I understand what the odds of being dealt a royal, straight flush are for any individual on a Caribbean Stud Poker or Let it Ride table are and how they are derived. But my question is this: as a 3rd party watching the game what are the odds of seeing any one of these hands being dealt to a player at the table on any given deal. I must believe it is dependant on the number of hands in play...is it merely the individual’s odds times the number of hands in play. ie. seeing a royal dealt on any particular hand with 4 players on a table means 4*odds of getting a royal? I’m slightly perplexed!
Your method is a good approximation. However by that logic, when flipping a coin, the probability of at least one person in 3 flipping a heads would be 3*50%=150%. Assuming independent events the probability of at least one success out of n trials, where the probability of each success is p, is 1-(1-p)n. In the case of the coin flipping example this would be 1-.53=0.875. In the case of four players of Caribbean Stud Poker the probability of at least one royal flush would be 1-(1-4/2598960)4 = 0.00000615629. However since all the cards are dealt out of the same deck the events are not independent. The math gets very complicated to determine the exact right answer and the approximation should be very close to the right answer.
The chart for Double Exposure indicates to split 10’s against a dealer 13-16. Does this mean that you continue to split additional 10’s? I’ve done this and wound up with 4 hands under 18 which all lost. Luckily I was only playing for fun on an Internet gaming site at the time.

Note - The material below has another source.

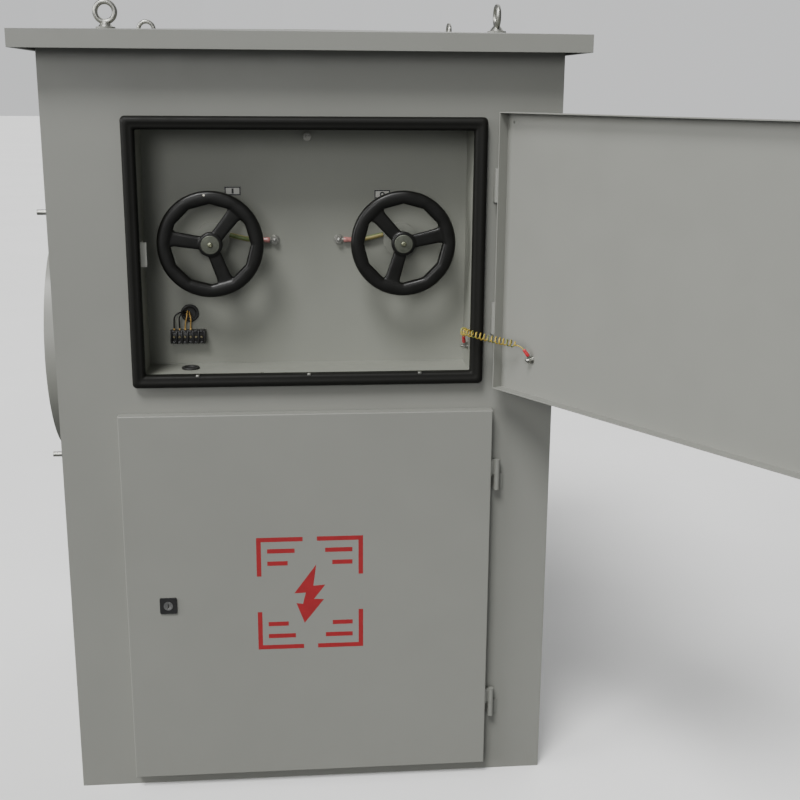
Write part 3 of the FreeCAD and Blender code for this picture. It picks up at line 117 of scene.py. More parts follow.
def add_bump(tree, shader, height, depth, soft_edge=0.0):
    """Raises the surface by a height mask; soft_edge rounds the light on sheet edges, in metres."""
    bump = node(tree, "Bump", Strength=1.0, Distance=depth)
    tree.links.new(height, bump.inputs["Height"])
    if soft_edge:
        rounded = node(tree, "Bevel", Radius=soft_edge)
        rounded.samples = 3
        tree.links.new(rounded.outputs["Normal"], bump.inputs["Normal"])
    tree.links.new(bump.outputs["Normal"], shader.inputs["Normal"])


def cover_with(material, *names):
    """Gives CAD nodes this finish."""
    for name in names:
        nodes[name].data.materials.clear()
        nodes[name].data.materials.append(material)


def paint(name, colour, gloss_low, gloss_high, peel=0.00002, soft_edge=0.0008, dirt=0.10, dirt_top=0.12):
    """Sprayed and baked paint: slight orange peel, cloudy gloss, dust that has settled low down."""
    material, tree, shader = new_material(name)
    where = place_of(tree)
    tint = blend_colour(tree, mottle(tree, where, 2.2, 0.3, 0.7), shade(colour, 0.965), shade(colour, 1.03))
    speck = mottle(tree, where, 420.0, 0.60, 0.72, 2.0)
    fine = node(tree, "Math")
    fine.operation = "MULTIPLY"
    fine.inputs[1].default_value = 0.10
    tree.links.new(speck, fine.inputs[0])
    tint = blend_colour(tree, fine.outputs[0], tint, shade(colour, 0.80))
    parts = tree.nodes.new("ShaderNodeSeparateXYZ")
    tree.links.new(where, parts.inputs[0])
    low_down = node(tree, "MapRange")
    low_down.inputs["From Min"].default_value = dirt_top
    low_down.inputs["From Max"].default_value = 0.0
    low_down.inputs["To Max"].default_value = dirt
    tree.links.new(parts.outputs["Z"], low_down.inputs["Value"])
    patchy = node(tree, "Math")
    patchy.operation = "MULTIPLY"
    tree.links.new(low_down.outputs["Result"], patchy.inputs[0])
    tree.links.new(mottle(tree, where, 30.0, 0.35, 0.65), patchy.inputs[1])
    tint = blend_colour(tree, patchy.outputs[0], tint, (0.16, 0.14, 0.11, 1.0))
    tree.links.new(tint, shader.inputs["Base Color"])
    spread_roughness(tree, shader, mottle(tree, where, 14.0, 0.3, 0.7), gloss_low, gloss_high)
    add_bump(tree, shader, mottle(tree, where, 900.0, 0.2, 0.8, 1.0), peel, soft_edge)
    return material


base_paint = paint("base_paint", (0.085, 0.09, 0.09), 0.45, 0.6, dirt=0.35, dirt_top=0.09)
cover_with(base_paint, "base_frame", "core_clamps")


# ---------------------------------------------------------------------------------------------------------
# Cladding. Folded 2.5 mm sheet panels round a frame of angles, all sprayed together in a light warm grey
# powder coat with a fine orange peel. The back is a bolted cover with pressed louvres.
# ---------------------------------------------------------------------------------------------------------

CABINET_GREY = (0.205, 0.208, 0.186)
cabinet_paint = paint("grey_powder_coat", CABINET_GREY, 0.36, 0.5)
painted = ["body_frame", "front_panel", "left_side_panel", "right_side_panel", "rear_panel", "rear_cover",
           "partition_shelf", "hinge_frame_halves", "upper_hinge_door_halves", "lower_hinge_door_halves",
           "roof_cover", "recess_box", "door_keeper", "port_neck", "port_cover", "upper_door_shell",
           "lower_door_shell"]
cover_with(cabinet_paint, *painted)


def plated(name, colour, rough_low, rough_high, patch=60.0):
    """Zinc-plated steel: a dull bright metal with a faint cloudy bloom."""
    material, tree, shader = new_material(name)
    shader.inputs["Metallic"].default_value = 1.0
    where = place_of(tree)
    bloom = mottle(tree, where, patch, 0.35, 0.65)
    tree.links.new(blend_colour(tree, bloom, shade(colour, 0.82), shade(colour, 1.08)),
                   shader.inputs["Base Color"])
    spread_roughness(tree, shader, mottle(tree, where, patch * 4, 0.3, 0.7), rough_low, rough_high)
    add_bump(tree, shader, mottle(tree, where, 1500.0, 0.3, 0.7, 2.0), 0.00001)
    return material


zinc = plated("zinc_steel", (0.34, 0.34, 0.31), 0.30, 0.46)
bright_pieces = ["rear_cover_bolts", "hinge_pins", "rear_bearing_brackets", "gland_plate", "lock_cam",
                 "top_swing_bolt", "bottom_swing_bolt", "lifting_eyes", "left_shaft", "right_shaft"]
cover_with(zinc, *bright_pieces)


# ---------------------------------------------------------------------------------------------------------
# Dry transformer in the lower compartment. A laminated three-limb core, oiled against rust, with cast-resin
# windings; black single-core cables lead up through the shelf. Copper earth bar on the floor.
# ---------------------------------------------------------------------------------------------------------

def laminated_steel():
    """Stacked sheets seen on edge: fine dark lines in Y, with an oily sheen."""
    material, tree, shader = new_material("core_steel")
    shader.inputs["Metallic"].default_value = 0.75
    where = place_of(tree)
    lines = node(tree, "TexWave", Scale=180.0, Distortion=0.4, Detail=1.0)
    lines.bands_direction = "Y"
    tree.links.new(where, lines.inputs["Vector"])
    sheets = blend_colour(tree, lines.outputs["Fac"], (0.035, 0.038, 0.042, 1), (0.10, 0.105, 0.11, 1))
    tree.links.new(sheets, shader.inputs["Base Color"])
    spread_roughness(tree, shader, mottle(tree, where, 12.0, 0.3, 0.7), 0.32, 0.6)
    add_bump(tree, shader, lines.outputs["Fac"], 0.0002)
    return material


def moulded(name, colour, rough_low, rough_high, coat=0.0, grain=0.00003, grain_scale=700.0, soft_edge=0.0,
            tint=0.06, cloud=9.0, shine=0.5):
    """Moulded rubber, plastic or cast resin, plain but never quite even."""
    material, tree, shader = new_material(name)
    shader.inputs["Specular IOR Level"].default_value = shine
    shader.inputs["Coat Weight"].default_value = coat
    shader.inputs["Coat Roughness"].default_value = 0.15
    where = place_of(tree)
    shades = blend_colour(tree, mottle(tree, where, cloud, 0.3, 0.7),
                          shade(colour, 1 - tint), shade(colour, 1 + tint))
    tree.links.new(shades, shader.inputs["Base Color"])
    spread_roughness(tree, shader, mottle(tree, where, cloud * 5, 0.3, 0.7), rough_low, rough_high)
    add_bump(tree, shader, mottle(tree, where, grain_scale, 0.25, 0.75, 2.0), grain, soft_edge)
    return material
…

Yes, you should keep splitting as long as you keep getting tens. Playing one hand and losing does not disprove anything. Millions of hands must be played both ways and the results tabulated to truly know the best play.

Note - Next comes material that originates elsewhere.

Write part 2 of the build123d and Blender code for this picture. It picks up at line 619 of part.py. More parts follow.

For blackjack, which is the probability to obtain three suited seven in a 6-deck shoe?
I attempt to work this out in my blackjack appendix 8 but I’ll work through it more slowly here. We’ll ignore dealer blackjacks to keep things simple and assume the player always hits after two cards. The number of ways to arrange 3 cards in a 6-deck shoe is combin(312,3)=5,013,320. There are 24 sevens in the shoe. The number of ways to arrange 3 sevens out of 24 is combin(24,3)=2024. The probability is the number of winning combinations divided by total combinations, or 2024/5013320=0.0004, or about 1 in 2477.
Great site. I was playing video poker this weekend when the conversation turned to whether it is better to play one machine or try several machines looking for the one that is paying. After much discussion, the only thing I could really offer was that we were no more or less likely to hit the Royal Flush on any given machine at any given time. (You’ve told us enough times about the independence of trials that I almost understand.) Ok, with that said, here’s the question. If the Wizard had $200 and walked in to a bank of 10 full-pay machines, how would he play this bankroll? Would he put $200 in one machine? Or would he split the bankroll and play $50 in four machines? Or would he play $20 in each one? I think the mathematical answer is, that it doesn’t matter, but how would the Wizard play it?
You’re right, the mathematical answer is that it doesn’t matter. I would choose the machine either randomly or based on environmental factors. My highest priority is that if there were any smokers in the vicinity I would sit as far from them as possible. Otherwise I would distance myself from any loud noises, including other players. If the machines were crowded I would pick an aisle machine, giving me a little more elbow room and one less neighbor.
What piece of information am I missing? If the odds of pulling a ten count card out of a deck is about 30.7% and the odds of pulling out an ace is 7.8% then it seems to me that the combined odds of this happening are about 2.4%. Why do blackjack simulators and blackjack authors state that the odds for a blackjack are 4.7% which happens to twice the calculated odds. What am I missing?
You are forgetting that there are two possible orders, either the ace or the ten can be first. Multiply by 2 and you’ll have your answer.
In Three Card Poker would it be prudent to increase your bet after say 5 or 6 losses? I know the Martingale system is bad news but since in Three Card Poker you have bonus payouts for better hands I thought it might be worth a chance. Please think about this for a minute before you answer.
In the long run it doesn’t matter what you do. As I have said numerous times measured by long term results all betting systems are equally worthless. Systems in which you chase loses with bigger bets increase the probability of a modest short term win but at the cost of even bigger losses when your luck is at it’s worst.